Here's a paper by Steven Cheung about bees and apples in the Pacific Northwest. It claims (I haven't checked any of its empirical claims or its theoretical analysis): https://www.jstor.org/stable/724823
Oops! I accidentally the last sentence. It should say something like: "It claims (I haven't checked any of its empirical claims or its theoretical analysis) to find the effects I described in the paragraph above: there are contracts, the market does its thing, and the result is efficient resource allocation."
I think you’re correct. It’s an easy-to-grasp metaphor, but cracks appear when you look harder, especially with the specific detail of “restoring to pristine condition”. Illustrative as a fable of value-add, though.
The business creates value by organizing thousands of software developers together, giving them PMs and EMs to manage them, using data analysts to determine the success or failure of a product launch, and having a legal team to navigate regulatory hurdles.
The business also takes on risk for paying software developers to develop products which may not be successful.
> Uh huh and who are these artisans multiplying value (not just selling but literally adding value) of software systems by 14x?
Selling is adding value.
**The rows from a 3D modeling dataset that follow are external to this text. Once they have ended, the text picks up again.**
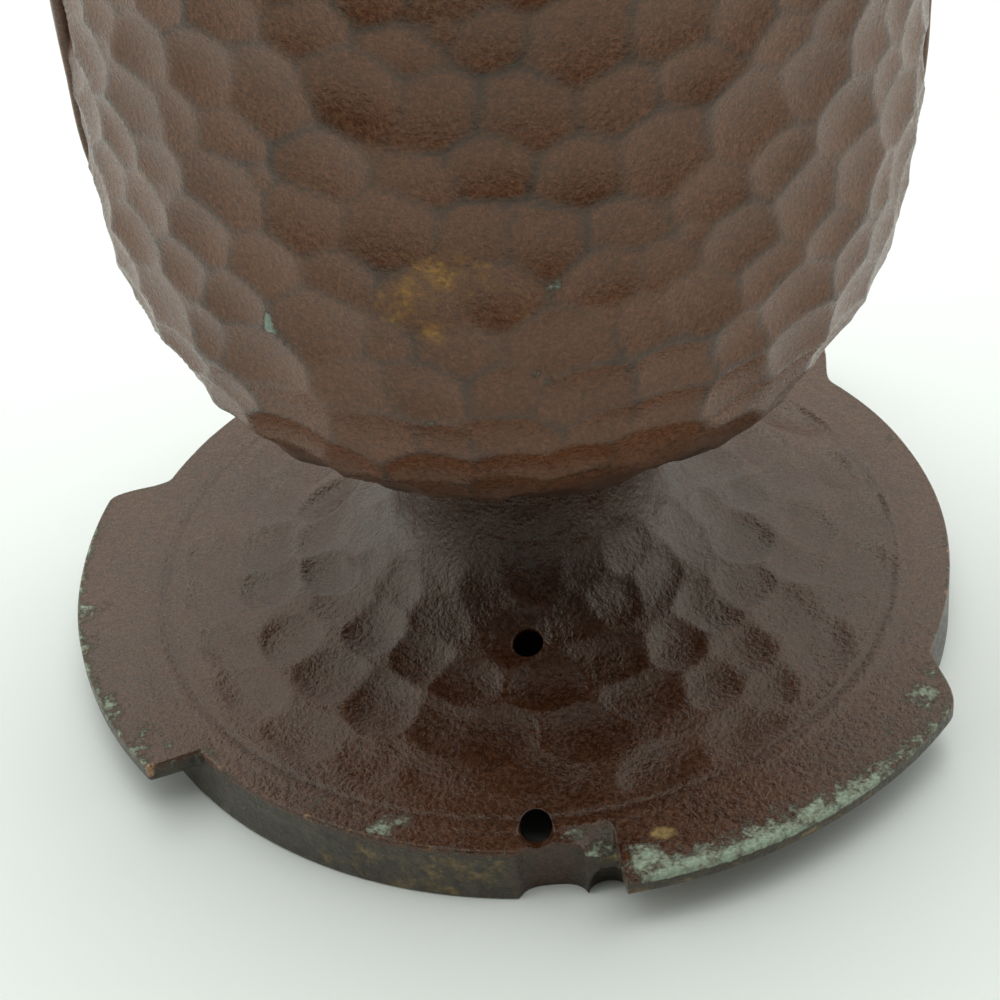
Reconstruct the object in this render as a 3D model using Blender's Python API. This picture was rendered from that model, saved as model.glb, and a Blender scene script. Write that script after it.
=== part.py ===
# Flower frog: a hammered bronze cup with a high hood, on a cast foot that locks into a bowl.
# Metres, +Z up. The origin is on the foot's axis, in the plane that its skirt stands on.
# The open mouth of the cup faces +Y, and the back of the hood faces -Y.

import math

import bmesh
import bpy
from mathutils import Matrix, Vector

MM = 0.001

# clearances
GAP = 0.3 * MM              # between pieces that touch
PAST = 4.0 * MM             # how far a cutter runs past what it cuts

# foot
SKIRT_R = 48.0 * MM
SKIRT_WALL = 3.0 * MM
RIM_Z = 7.2 * MM            # top of the flat rim
EDGE = 0.4 * MM             # small chamfer on the skirt's edges
NECK_R = 13.3 * MM
NECK_TOP = 32.8 * MM
NUT_SEAT_Z = 15.1 * MM
NUT_SEAT_R = 10.0 * MM

# lobes that lock under the rim of a bowl
LOBE_R = 53.7 * MM
LOBE_BOTTOM = 5.0 * MM
LOBE_TOP = RIM_Z - 0.05 * MM
LOBE_ROOT_R = SKIRT_R - 2.0 * MM
LOBE_SKEW = 2.0             # degrees that the square end leans, root against tip
LOBES = {                   # degrees round from +X: square end, sloping end, and the slope's length
    "left": (214.6, 155.0, 7.0),
    "front_right": (277.2, 334.3, 10.0),
    "back_right": (92.0, 36.5, 9.0),
}

# drilled holes and the worn notch beside the rim hole
HOLE_R = 1.75 * MM
RIM_HOLE = {"azimuth": -93.0, "r": 44.2 * MM, "z": RIM_Z, "rise": 45.0}
CONE_HOLE = {"azimuth": -94.5, "r": 21.0 * MM, "z": 12.6 * MM, "rise": 61.0}
SCALLOP_R = 3.6 * MM
SCALLOP_DEPTH = 2.4 * MM
SCALLOP_X = -0.65 * MM
SCALLOP_TILT = 11.0
WORN_X = (2.0 * MM, 6.5 * MM)
WORN_TOP_R = 43.0 * MM
WORN_SLOPE = 31.0

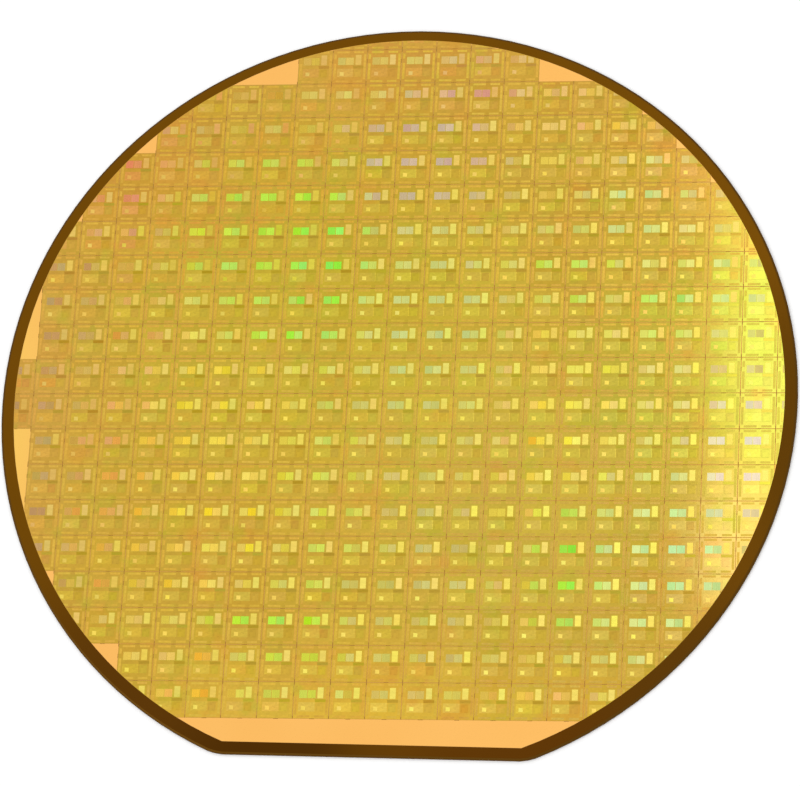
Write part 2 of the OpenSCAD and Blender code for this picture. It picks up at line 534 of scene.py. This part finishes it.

If you make something great and nobody uses it, how is that different than never making it in the first place? It would have no effect on the world and nobody would be better off because it exists.
Software adds value to the users and the users need to find out about it and be convinced to purchase it in order to realize that value. That's the case for any category of product.
Code doesn’t make a business. Go look at the millions of failed startups and side projects that software developers have created and failed with. You need more than the ability to just create software systems. Code is a commodity.
The ones finding the customers. The ones staffing the help desk and providing support to users. The ones writing good user documentation or making how-to videos about using the software.